Under current law, this employee has no recourse. Because he made his disclosure as part of his regular job duties, he is not protected by the anti-retaliation provisions of the Whistleblower Protection Act. In fact, as a security screener at TSA, this employee does not even have the normal adverse action protections any other employee would have.
This same scenario could play out in any number of contexts: an inspector at the Nuclear Regulatory Commission who suffers retaliation when he recommends that a nuclear power plant’s license be revoked for violating safety regulations, an auditor who is denied promotions because he found improprieties in a federal grant program, or an investigator in the Inspector General’s office who is geographically reassigned because he has reported misconduct by a high level agency official.”10
National Security Clearance Retaliation. Revocation of an employee’s national security clearance has become the weapon of choice for those managers who retaliate. As Tom Devine, the legal director of the Government Accountability Project, recently testified: “The Court rejected Congress’ policy choice in 1994 amendments to cover security clearance retaliation under the WPA.”11 The result is that an employee whose security clearance is yanked can be fired without recourse. The story of whistleblower Linda Lewis from 2002 illustrates how unaccountable and unfair the process for addressing security clearance retaliation has become. According to the Government Accountability Project:
“Lewis is not allowed to appear before the judges who will make a decision on her clearance. A single USDA official will decide how much, if any, of her defense is to be allowed into the official record for review by the unidentified judges.
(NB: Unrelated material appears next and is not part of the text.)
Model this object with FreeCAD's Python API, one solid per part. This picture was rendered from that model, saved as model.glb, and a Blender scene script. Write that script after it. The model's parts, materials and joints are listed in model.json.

Rounding out this Kafkaesque scenario, Lewis is required to present her defense in writing before she learns the details of the charges if they are ever revealed to her.”12
The Department of Defense Inspector General deserves credit for a new initiative launched in January of 2005 that recognizes the problem of national security clearance retaliation. The initiative allows the IG to investigate this kind of retaliation and make recommendations to the Department of Defense Secretary.13
Federal Circuit Monopoly on Cases. The Whistleblower Protection Act can only be reviewed by one court the Federal Circuit Court of Appeals: They are not reviewed in other circuit courts. If there is an unfair decision, a whistleblower’s only recourse is the Supreme Court which takes few cases where there is no split in opinion among the circuits. As a result, anti-whistleblower rulings are allowed to stand. Multiple circuits review was the structure originally provided under the Civil Service Reform Act of 1978, until the creation of the Federal Circuit in 1982 in the Federal Courts Improvement Act. The Federal Circuit’s stranglehold on WPA cases since then is inconsistent with all circuits review afforded under other federal whistleblower protection statutes, particularly for employees at publicly-traded companies. It is also inconsistent with the normal appellate option available to employees alleging other forms of discrimination.